The phone runs Android 12 Go edition and is equipped with a Mediatek A22 chipset (up to 2GHz four-core processor, IMG PowerVR GPU), 3GB LPDDR4X RAM, and 32GB of eMMC storage (with around 23GB free out of the box), which is extendable up to 512GB via microSD card. The phone runs Android Go, which is designed for low-end smartphones with limited resources, although some functionality, such as dual apps, split-screen apps, and numerous app icon choice shortcuts, are missing. The phone can easily accomplish simple functions like calling, video calling, watching YouTube videos, listening to music, and navigating between different apps. However, it may reach its performance limit if you open multiple Webpages (maybe a few hefty ones) in the background while also using messaging apps. If you have more than 4-5 tasks open, the phone may struggle to handle switching between apps and scrolling smoothly, but if you have 2-3 tabs open in Chrome, messaging on WhatsApp every now and then, and browsing YouTube or Instagram during the day while checking email, you should be fine most of the time. Also, if you are used to carrying a lot of stuff on your device (whether via chatting, streaming, or downloading), you may want to consider purchasing a lovely microSD card to use with this phone. Oh, and there's a call recording feature here, but the person on the other end isn't told.

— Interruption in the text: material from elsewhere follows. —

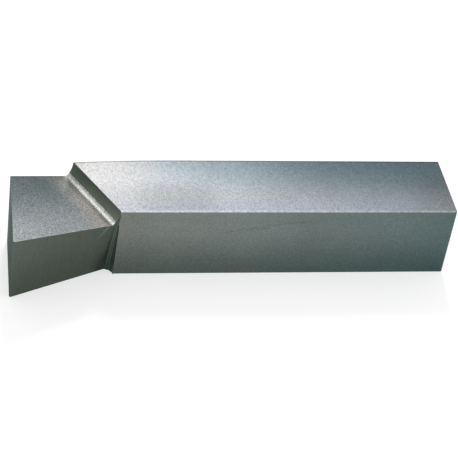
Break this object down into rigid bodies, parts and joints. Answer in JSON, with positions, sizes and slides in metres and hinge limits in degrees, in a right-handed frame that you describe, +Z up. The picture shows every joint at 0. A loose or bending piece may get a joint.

On the back, there are two cameras: an 8MP (f/2.0) main camera and a 0.8MP (QVGA) auxiliary camera. The camera app may take some time to load before you can use it. Portrait and time-lapse options are provided. The photographs captured with the primary camera are adequate. It can shoot usable images for social media posting when utilised in favorable lighting and while remaining still. In a more challenging location, especially when the subject is moving, you may need help to obtain a good-quality photo. The camera can also record 1080p films at 30 frames per second. It's not an excellent camera, but it's okay for the price. It has to be faster to open and capture pictures.

Battery and Life

The phone has a 5,000 mAh battery that allows charging speeds of up to 10 watts. In the box, you'll find a 10watt charger, a microUSB to type A connection, and a SIM card tray removal tool (no case or earbuds are included). The phone lasts a day with 10%-15% of the battery remaining. Using the included charger, it charges from 1% to 100% in roughly two hours. There is no ambient light sensor (adaptive brightness works through the front camera), barometer, or gyroscope among the hardware sensors installed. WiFi and Bluetooth function normally, with no issues to report. GPS also functions properly, albeit position lock-in may take a few seconds longer than planned. Nothing to complain about with the fingerprint scanner on the back; it works reliably and frequently enough to unlock the phone.


Poco's C50 appears to be a good enough device to consider if you basically want to conduct messaging, calling, 4G networking, and email, along with some YouTube viewing. There are certain trade-offs, such as missing sensors, USB type C connectivity, and possibly raw performance, but that's not what it appears to be designed for.